Getting back to bits and bytes, it’s fairly easy to measure the avalanche characteristic of a hash function using stochastic simulation: for a single input string, flip each bit in turn, reapply the hash function, and tally the bits that flip in the output value. Performing this for a large sample of input strings — all the same length — and averaging the tallies will yield an estimate for the probabilities pij. Finally, visualizing this probability matrix as a heat map, you can easily see zones of good and bad avalanche behavior.

Results

Some code for this kind of simulation is in the avalanche repository. Everything is written in C for performance. The original standard 32-bit FNV algorithm and our hacky variant are provided in the examples folder. The probability “matrix” p[i][j] that the simulation script computes is returned as a table in text format. We used R to produce heat maps for visualizing the avalanche characteristics of the FNV algorithm and its variant. The test data used for this this simulation was 100,000 keys prototypical for a target application — in this case web logs.

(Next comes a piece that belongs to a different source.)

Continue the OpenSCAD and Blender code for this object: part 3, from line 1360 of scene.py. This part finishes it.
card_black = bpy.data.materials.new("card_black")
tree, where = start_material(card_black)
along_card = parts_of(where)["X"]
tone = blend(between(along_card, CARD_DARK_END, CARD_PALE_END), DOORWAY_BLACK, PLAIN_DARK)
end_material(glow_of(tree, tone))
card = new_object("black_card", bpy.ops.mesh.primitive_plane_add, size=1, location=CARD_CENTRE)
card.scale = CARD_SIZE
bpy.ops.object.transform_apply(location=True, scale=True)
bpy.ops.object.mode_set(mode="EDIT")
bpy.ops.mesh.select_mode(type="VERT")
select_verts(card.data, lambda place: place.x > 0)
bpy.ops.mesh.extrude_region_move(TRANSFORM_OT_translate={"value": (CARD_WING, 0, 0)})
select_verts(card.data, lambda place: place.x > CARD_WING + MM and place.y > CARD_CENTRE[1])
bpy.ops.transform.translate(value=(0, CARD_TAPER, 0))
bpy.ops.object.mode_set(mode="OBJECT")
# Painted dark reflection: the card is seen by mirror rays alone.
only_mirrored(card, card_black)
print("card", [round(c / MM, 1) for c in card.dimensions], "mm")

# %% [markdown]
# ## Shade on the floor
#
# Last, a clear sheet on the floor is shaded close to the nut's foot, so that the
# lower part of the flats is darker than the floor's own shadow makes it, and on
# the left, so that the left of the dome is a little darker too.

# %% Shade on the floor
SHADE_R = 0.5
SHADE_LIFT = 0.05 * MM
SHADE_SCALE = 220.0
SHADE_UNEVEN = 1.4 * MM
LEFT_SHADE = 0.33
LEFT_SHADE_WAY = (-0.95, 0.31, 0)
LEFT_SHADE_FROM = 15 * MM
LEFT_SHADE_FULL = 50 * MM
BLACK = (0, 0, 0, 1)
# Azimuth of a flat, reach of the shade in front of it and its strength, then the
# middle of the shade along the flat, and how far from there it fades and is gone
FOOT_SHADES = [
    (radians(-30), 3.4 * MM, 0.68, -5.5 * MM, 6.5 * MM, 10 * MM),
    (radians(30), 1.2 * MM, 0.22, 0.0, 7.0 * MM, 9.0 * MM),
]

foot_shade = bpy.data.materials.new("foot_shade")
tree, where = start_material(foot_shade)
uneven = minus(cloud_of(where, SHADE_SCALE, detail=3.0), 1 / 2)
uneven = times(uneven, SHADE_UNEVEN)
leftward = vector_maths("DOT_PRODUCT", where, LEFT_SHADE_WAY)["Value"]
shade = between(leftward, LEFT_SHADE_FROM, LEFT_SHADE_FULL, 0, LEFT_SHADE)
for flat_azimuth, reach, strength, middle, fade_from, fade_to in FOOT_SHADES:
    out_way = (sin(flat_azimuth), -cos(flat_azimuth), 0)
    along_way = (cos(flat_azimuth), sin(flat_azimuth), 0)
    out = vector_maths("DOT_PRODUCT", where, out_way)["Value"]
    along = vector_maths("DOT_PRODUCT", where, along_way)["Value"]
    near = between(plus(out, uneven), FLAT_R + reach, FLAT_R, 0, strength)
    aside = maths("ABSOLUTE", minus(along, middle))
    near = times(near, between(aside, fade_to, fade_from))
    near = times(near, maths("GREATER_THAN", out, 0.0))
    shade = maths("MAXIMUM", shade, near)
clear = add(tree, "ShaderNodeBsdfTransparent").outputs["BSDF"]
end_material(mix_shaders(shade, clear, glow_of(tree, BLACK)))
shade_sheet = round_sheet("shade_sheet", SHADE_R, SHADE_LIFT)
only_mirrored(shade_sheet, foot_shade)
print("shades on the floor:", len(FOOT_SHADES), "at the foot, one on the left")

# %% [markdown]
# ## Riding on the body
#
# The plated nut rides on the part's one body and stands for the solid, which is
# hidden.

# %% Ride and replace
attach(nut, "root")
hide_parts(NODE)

Avalanche Characteristic Visualization

Each block in the map is one entry from the array. In the color scale, red is 0.0, white is 1.0, and the mid-point is orangish. So an algorithm with good hashing properties would be basically orange throughout with minor variations. The original FNV algorithm on the left is good, although there are zones of deterministic behavior corresponding to the chunks. Our hacky variant is thoroughly bad: the red stripes denote regions where the bits of output move in lockstep with the corresponding bits of input, i.e., deterministic instead of “entropic.”

Our conclusion is, well, hashing algorithms are harder than they look. Separating ASCII strings with unique integer identifiers is pretty easy. Peering under the “mathematical hood” of what the algorithm is actually doing can be a humbling — and enlightening — exercise.